## INFORMATION PROVIDED
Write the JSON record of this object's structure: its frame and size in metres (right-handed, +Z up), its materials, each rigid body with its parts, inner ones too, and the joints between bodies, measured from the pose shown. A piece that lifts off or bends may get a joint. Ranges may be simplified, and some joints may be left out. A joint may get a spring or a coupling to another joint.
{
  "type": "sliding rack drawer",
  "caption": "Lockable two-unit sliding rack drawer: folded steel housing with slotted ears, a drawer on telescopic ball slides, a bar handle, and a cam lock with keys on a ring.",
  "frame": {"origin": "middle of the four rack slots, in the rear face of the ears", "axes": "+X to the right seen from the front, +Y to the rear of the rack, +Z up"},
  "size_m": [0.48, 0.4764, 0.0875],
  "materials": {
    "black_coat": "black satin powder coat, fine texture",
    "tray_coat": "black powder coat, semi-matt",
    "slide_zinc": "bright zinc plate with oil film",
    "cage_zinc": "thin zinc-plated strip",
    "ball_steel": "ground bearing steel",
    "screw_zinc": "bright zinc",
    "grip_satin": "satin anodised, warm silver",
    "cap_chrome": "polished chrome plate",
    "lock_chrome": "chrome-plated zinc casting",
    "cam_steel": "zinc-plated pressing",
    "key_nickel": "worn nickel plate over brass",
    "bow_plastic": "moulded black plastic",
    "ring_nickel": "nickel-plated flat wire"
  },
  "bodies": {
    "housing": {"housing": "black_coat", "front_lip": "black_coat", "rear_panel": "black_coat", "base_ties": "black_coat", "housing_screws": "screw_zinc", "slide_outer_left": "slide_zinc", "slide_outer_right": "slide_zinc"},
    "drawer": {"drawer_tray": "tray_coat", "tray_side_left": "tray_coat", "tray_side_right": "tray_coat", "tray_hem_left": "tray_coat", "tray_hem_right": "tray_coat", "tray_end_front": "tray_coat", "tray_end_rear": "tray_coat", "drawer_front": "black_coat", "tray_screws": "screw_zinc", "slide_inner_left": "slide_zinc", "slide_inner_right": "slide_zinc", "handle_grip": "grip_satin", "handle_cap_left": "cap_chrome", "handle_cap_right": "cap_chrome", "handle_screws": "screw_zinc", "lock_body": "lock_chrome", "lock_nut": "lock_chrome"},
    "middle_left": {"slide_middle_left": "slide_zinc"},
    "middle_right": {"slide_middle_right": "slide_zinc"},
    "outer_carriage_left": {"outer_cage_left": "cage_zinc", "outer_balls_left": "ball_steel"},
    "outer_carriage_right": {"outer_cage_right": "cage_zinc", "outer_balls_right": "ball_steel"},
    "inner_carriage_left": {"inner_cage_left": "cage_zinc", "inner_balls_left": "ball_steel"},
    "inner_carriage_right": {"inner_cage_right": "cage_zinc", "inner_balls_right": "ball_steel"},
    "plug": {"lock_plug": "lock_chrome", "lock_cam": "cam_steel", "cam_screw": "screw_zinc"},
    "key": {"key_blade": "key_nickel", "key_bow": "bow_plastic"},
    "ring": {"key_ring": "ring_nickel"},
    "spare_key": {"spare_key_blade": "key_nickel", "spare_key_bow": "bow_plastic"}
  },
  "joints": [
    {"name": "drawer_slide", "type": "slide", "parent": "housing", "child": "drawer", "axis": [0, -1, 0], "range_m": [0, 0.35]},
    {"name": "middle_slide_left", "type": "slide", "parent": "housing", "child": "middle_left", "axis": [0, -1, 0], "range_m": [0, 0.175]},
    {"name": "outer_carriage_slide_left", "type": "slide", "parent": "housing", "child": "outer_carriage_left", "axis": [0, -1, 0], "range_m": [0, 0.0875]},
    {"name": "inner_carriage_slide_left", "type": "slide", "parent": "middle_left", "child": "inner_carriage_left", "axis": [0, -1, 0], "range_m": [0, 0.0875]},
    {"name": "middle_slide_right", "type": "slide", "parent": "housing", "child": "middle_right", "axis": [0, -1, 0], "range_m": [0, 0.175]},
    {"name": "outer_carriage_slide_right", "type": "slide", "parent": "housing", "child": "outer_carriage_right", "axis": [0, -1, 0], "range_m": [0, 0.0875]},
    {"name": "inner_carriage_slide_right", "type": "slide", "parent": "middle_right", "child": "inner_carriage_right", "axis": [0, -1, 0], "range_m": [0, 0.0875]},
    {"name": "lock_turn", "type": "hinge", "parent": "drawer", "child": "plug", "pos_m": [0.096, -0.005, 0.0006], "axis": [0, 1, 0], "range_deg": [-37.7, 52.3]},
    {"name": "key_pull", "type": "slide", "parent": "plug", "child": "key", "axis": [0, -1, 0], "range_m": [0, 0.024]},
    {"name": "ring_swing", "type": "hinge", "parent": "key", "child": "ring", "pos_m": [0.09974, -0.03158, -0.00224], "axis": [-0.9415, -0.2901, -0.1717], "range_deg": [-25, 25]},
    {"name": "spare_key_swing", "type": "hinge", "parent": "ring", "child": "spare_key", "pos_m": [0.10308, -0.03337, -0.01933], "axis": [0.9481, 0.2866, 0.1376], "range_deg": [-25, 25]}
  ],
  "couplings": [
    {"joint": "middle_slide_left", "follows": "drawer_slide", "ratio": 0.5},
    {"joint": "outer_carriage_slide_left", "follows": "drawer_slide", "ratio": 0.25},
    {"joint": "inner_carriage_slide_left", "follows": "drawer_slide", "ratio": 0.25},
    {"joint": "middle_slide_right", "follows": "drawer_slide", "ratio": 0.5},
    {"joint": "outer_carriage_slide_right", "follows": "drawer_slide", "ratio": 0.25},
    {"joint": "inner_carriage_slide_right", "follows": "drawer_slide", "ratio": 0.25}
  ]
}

## WHAT YOU HAVE TO DO
Which lines above hold the word "from"? Copy each of them.

## WRITTEN RESPONSE
Write the JSON record of this object's structure: its frame and size in metres (right-handed, +Z up), its materials, each rigid body with its parts, inner ones too, and the joints between bodies, measured from the pose shown. A piece that lifts off or bends may get a joint. Ranges may be simplified, and some joints may be left out. A joint may get a spring or a coupling to another joint.
  "frame": {"origin": "middle of the four rack slots, in the rear face of the ears", "axes": "+X to the right seen from the front, +Y to the rear of the rack, +Z up"},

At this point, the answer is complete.